> [WHAT TO WORK ON] In the material below, identify each line bearing the word "Then". Reproduce those lines.

> [DATA IN THIS EXERCISE]
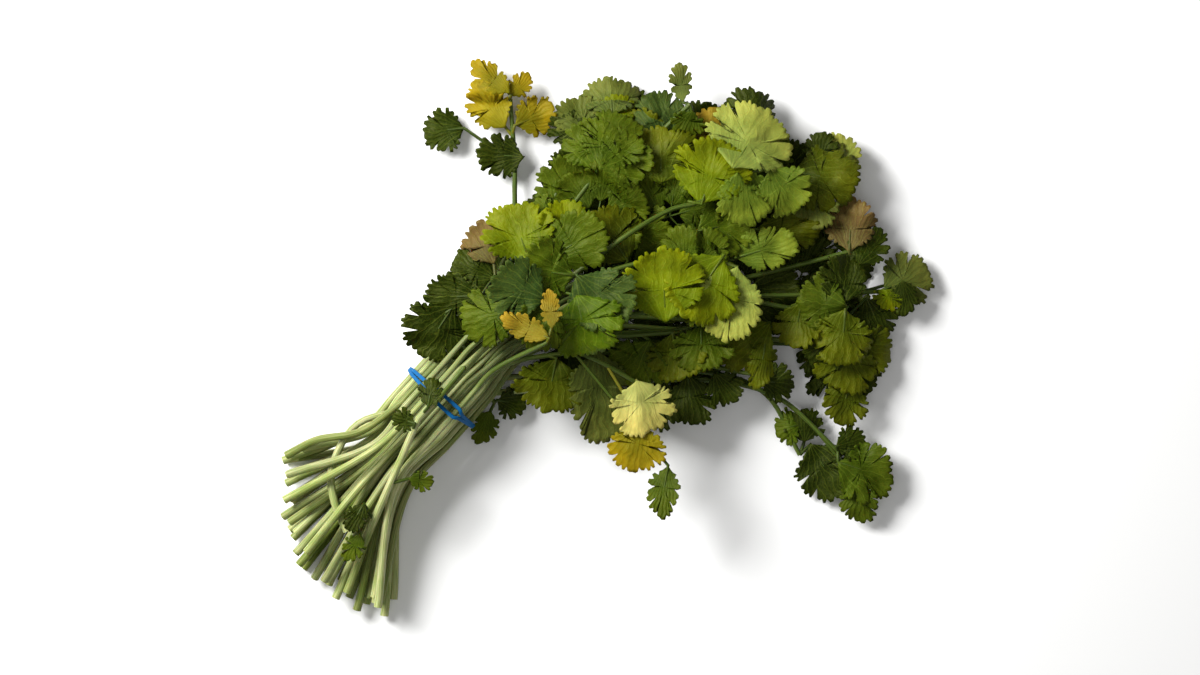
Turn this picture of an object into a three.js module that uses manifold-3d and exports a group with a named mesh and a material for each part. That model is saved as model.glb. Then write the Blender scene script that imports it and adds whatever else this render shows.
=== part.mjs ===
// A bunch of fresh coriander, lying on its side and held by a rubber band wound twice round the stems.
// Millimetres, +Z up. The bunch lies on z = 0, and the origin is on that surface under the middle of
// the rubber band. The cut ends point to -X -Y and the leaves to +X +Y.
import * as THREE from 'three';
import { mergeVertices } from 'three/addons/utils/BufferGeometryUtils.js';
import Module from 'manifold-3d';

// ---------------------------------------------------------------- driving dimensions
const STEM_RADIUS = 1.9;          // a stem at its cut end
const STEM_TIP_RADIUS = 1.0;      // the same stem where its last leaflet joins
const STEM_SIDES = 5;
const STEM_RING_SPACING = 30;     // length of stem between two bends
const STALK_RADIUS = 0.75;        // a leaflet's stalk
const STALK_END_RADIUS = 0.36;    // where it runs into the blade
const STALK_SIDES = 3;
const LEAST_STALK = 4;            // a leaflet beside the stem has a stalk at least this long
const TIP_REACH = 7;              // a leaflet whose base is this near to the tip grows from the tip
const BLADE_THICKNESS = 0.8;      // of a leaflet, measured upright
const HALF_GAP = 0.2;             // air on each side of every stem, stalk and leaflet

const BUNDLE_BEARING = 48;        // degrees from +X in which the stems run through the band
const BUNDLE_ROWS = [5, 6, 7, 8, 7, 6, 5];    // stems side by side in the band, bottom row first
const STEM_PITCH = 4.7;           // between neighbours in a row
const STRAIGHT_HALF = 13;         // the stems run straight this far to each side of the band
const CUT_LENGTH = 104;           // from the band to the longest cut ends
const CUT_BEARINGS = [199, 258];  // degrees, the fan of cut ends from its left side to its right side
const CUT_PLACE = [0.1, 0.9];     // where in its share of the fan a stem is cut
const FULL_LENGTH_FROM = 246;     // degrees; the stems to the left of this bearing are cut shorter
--
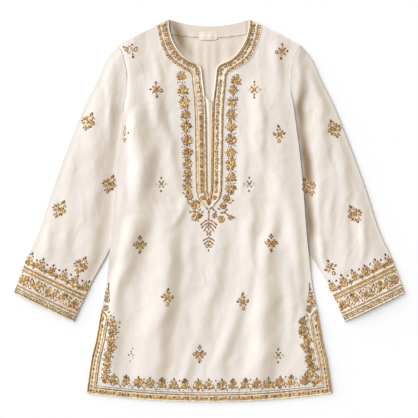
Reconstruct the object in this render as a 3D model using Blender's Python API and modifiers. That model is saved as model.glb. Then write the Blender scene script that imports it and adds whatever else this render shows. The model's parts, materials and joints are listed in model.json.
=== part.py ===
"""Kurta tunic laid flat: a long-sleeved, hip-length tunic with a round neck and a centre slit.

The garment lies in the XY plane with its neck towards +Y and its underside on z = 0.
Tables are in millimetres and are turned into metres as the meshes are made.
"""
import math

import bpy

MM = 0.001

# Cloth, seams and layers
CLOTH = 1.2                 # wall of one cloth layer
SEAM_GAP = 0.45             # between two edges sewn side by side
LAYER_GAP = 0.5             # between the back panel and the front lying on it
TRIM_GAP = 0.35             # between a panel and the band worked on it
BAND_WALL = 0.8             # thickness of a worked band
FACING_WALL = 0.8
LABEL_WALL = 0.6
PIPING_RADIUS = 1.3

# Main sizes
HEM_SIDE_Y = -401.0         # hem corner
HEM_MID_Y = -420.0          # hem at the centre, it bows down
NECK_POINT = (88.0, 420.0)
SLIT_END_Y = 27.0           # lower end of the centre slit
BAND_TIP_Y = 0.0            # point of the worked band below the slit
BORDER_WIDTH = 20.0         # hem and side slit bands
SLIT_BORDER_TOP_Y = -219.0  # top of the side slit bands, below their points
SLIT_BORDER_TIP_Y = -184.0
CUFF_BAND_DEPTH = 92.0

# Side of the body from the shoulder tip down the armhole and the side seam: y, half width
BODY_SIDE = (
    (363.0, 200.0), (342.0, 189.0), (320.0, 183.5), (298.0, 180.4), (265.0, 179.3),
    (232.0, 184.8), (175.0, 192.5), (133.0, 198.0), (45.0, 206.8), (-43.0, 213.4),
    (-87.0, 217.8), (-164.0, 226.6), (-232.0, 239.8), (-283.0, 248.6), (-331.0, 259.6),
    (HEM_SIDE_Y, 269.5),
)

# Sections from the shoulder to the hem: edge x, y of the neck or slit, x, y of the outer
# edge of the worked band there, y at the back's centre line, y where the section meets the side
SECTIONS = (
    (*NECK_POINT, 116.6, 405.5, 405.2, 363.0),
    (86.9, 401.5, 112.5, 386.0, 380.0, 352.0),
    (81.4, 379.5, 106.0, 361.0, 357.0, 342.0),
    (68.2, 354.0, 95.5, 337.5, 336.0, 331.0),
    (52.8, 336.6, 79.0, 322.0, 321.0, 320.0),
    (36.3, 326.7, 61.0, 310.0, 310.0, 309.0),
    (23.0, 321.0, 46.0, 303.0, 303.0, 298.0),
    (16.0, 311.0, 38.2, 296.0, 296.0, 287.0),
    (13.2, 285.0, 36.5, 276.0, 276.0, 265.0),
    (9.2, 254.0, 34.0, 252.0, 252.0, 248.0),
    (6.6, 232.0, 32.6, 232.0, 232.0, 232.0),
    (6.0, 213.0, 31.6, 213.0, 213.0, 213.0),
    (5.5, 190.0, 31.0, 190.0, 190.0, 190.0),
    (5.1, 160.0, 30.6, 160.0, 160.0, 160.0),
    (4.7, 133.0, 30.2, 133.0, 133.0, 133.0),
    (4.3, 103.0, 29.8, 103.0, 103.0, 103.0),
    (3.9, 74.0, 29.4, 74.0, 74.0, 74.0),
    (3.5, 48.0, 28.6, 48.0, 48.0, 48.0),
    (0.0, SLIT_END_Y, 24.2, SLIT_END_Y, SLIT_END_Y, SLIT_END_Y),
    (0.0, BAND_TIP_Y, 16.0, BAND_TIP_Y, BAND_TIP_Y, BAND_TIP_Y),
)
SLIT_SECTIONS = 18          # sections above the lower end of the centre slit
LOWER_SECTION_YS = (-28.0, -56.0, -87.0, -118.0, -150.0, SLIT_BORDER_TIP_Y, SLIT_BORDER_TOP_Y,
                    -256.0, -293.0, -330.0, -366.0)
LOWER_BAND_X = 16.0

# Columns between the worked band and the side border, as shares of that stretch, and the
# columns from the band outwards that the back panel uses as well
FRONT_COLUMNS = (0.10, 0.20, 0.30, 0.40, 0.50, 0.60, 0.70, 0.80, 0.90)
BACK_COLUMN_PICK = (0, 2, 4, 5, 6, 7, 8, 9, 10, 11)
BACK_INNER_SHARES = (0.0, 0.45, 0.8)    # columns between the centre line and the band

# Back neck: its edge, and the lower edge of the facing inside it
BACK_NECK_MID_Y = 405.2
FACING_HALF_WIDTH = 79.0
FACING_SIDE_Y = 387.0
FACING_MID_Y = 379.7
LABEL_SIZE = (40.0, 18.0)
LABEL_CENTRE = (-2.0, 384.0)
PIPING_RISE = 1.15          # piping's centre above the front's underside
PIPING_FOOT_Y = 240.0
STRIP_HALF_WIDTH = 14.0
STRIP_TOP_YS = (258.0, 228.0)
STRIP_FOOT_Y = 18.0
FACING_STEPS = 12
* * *
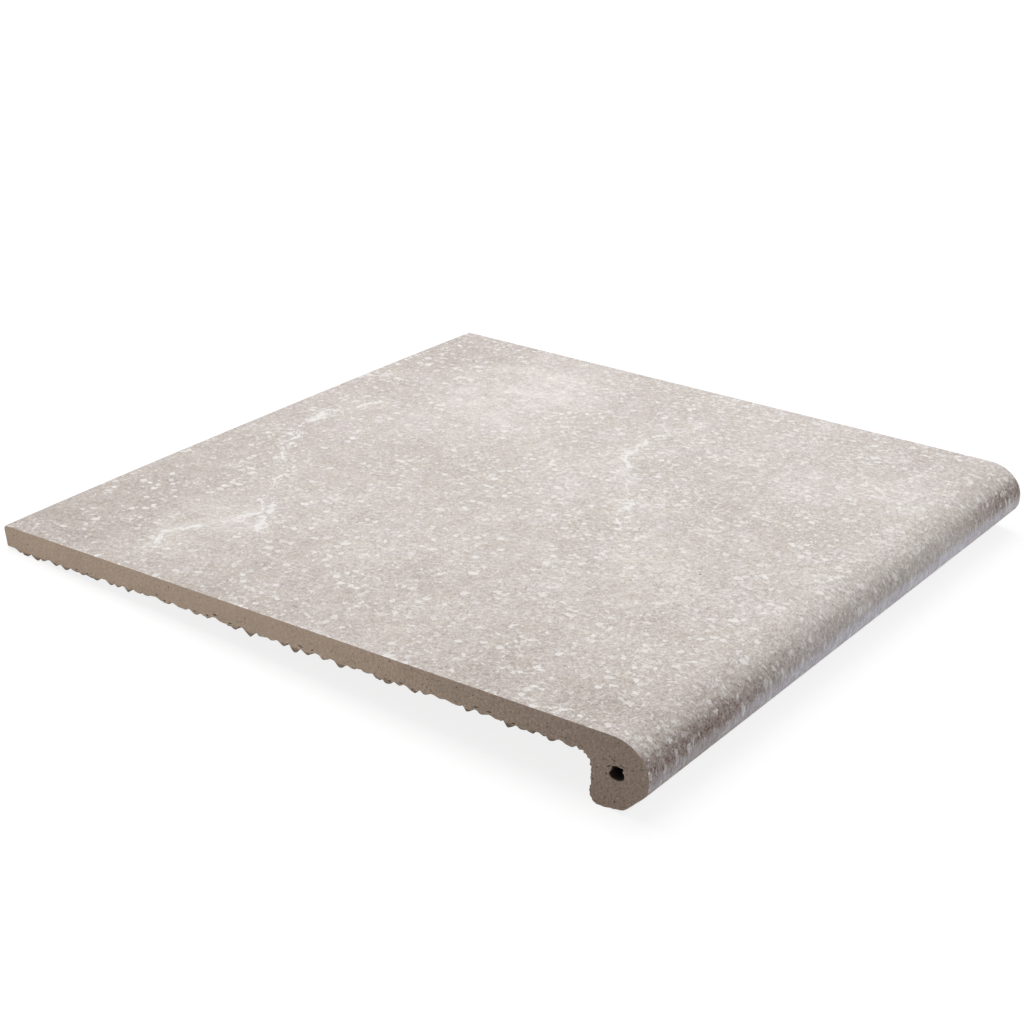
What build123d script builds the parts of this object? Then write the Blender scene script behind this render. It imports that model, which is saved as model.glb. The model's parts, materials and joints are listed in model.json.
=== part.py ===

> [THE RESPONSE]
Turn this picture of an object into a three.js module that uses manifold-3d and exports a group with a named mesh and a material for each part. That model is saved as model.glb. Then write the Blender scene script that imports it and adds whatever else this render shows.
Reconstruct the object in this render as a 3D model using Blender's Python API and modifiers. That model is saved as model.glb. Then write the Blender scene script that imports it and adds whatever else this render shows. The model's parts, materials and joints are listed in model.json.
What build123d script builds the parts of this object? Then write the Blender scene script behind this render. It imports that model, which is saved as model.glb. The model's parts, materials and joints are listed in model.json.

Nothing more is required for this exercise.